## Request
Repeat the material exactly, every line of it.

***** Data excerpt

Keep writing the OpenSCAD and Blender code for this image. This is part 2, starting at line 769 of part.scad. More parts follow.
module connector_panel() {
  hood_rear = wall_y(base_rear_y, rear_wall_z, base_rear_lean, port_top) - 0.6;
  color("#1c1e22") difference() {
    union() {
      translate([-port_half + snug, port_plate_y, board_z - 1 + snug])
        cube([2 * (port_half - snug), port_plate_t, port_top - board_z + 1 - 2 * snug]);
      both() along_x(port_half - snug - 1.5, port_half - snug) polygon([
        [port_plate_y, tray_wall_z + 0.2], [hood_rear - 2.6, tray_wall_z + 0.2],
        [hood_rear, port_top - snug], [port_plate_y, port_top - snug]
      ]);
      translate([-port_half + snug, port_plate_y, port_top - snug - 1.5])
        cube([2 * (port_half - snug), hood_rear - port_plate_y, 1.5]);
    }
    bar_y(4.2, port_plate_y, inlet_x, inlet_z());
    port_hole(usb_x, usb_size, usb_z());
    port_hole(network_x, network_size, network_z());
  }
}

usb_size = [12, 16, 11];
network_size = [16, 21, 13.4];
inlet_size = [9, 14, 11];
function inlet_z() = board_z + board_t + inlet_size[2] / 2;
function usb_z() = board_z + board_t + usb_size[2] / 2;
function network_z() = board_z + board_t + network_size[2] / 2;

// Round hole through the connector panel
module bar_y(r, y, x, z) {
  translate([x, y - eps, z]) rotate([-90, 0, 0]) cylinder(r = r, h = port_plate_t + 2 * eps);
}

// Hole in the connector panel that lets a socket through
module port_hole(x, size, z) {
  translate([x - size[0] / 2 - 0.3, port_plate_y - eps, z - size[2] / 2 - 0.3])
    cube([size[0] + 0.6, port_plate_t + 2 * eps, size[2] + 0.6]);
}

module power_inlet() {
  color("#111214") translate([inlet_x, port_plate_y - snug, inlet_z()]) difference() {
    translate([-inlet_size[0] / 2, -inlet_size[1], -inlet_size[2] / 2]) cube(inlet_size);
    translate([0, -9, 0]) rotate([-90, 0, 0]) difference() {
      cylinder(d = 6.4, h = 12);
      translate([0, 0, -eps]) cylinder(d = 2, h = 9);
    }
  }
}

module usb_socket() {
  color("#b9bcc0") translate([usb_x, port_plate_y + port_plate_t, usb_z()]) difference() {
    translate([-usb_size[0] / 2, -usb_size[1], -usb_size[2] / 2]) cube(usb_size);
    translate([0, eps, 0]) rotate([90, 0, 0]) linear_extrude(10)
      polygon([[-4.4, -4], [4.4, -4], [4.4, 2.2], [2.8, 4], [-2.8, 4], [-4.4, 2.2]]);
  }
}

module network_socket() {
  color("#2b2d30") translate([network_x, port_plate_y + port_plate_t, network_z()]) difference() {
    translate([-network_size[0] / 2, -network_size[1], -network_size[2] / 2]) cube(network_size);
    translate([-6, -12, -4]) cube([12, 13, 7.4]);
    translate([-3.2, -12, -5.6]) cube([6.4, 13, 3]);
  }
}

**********

## Output of the exercise
Keep writing the OpenSCAD and Blender code for this image. This is part 2, starting at line 769 of part.scad. More parts follow.
module connector_panel() {
  hood_rear = wall_y(base_rear_y, rear_wall_z, base_rear_lean, port_top) - 0.6;
  color("#1c1e22") difference() {
    union() {
      translate([-port_half + snug, port_plate_y, board_z - 1 + snug])
        cube([2 * (port_half - snug), port_plate_t, port_top - board_z + 1 - 2 * snug]);
      both() along_x(port_half - snug - 1.5, port_half - snug) polygon([
        [port_plate_y, tray_wall_z + 0.2], [hood_rear - 2.6, tray_wall_z + 0.2],
        [hood_rear, port_top - snug], [port_plate_y, port_top - snug]
      ]);
      translate([-port_half + snug, port_plate_y, port_top - snug - 1.5])
        cube([2 * (port_half - snug), hood_rear - port_plate_y, 1.5]);
    }
    bar_y(4.2, port_plate_y, inlet_x, inlet_z());
    port_hole(usb_x, usb_size, usb_z());
    port_hole(network_x, network_size, network_z());
  }
}

usb_size = [12, 16, 11];
network_size = [16, 21, 13.4];
inlet_size = [9, 14, 11];
function inlet_z() = board_z + board_t + inlet_size[2] / 2;
function usb_z() = board_z + board_t + usb_size[2] / 2;
function network_z() = board_z + board_t + network_size[2] / 2;

// Round hole through the connector panel
module bar_y(r, y, x, z) {
  translate([x, y - eps, z]) rotate([-90, 0, 0]) cylinder(r = r, h = port_plate_t + 2 * eps);
}

// Hole in the connector panel that lets a socket through
module port_hole(x, size, z) {
  translate([x - size[0] / 2 - 0.3, port_plate_y - eps, z - size[2] / 2 - 0.3])
    cube([size[0] + 0.6, port_plate_t + 2 * eps, size[2] + 0.6]);
}

module power_inlet() {
  color("#111214") translate([inlet_x, port_plate_y - snug, inlet_z()]) difference() {
    translate([-inlet_size[0] / 2, -inlet_size[1], -inlet_size[2] / 2]) cube(inlet_size);
    translate([0, -9, 0]) rotate([-90, 0, 0]) difference() {
      cylinder(d = 6.4, h = 12);
      translate([0, 0, -eps]) cylinder(d = 2, h = 9);
    }
  }
}

module usb_socket() {
  color("#b9bcc0") translate([usb_x, port_plate_y + port_plate_t, usb_z()]) difference() {
    translate([-usb_size[0] / 2, -usb_size[1], -usb_size[2] / 2]) cube(usb_size);
    translate([0, eps, 0]) rotate([90, 0, 0]) linear_extrude(10)
      polygon([[-4.4, -4], [4.4, -4], [4.4, 2.2], [2.8, 4], [-2.8, 4], [-4.4, 2.2]]);
  }
}

module network_socket() {
  color("#2b2d30") translate([network_x, port_plate_y + port_plate_t, network_z()]) difference() {
    translate([-network_size[0] / 2, -network_size[1], -network_size[2] / 2]) cube(network_size);
    translate([-6, -12, -4]) cube([12, 13, 7.4]);
    translate([-3.2, -12, -5.6]) cube([6.4, 13, 3]);
  }
}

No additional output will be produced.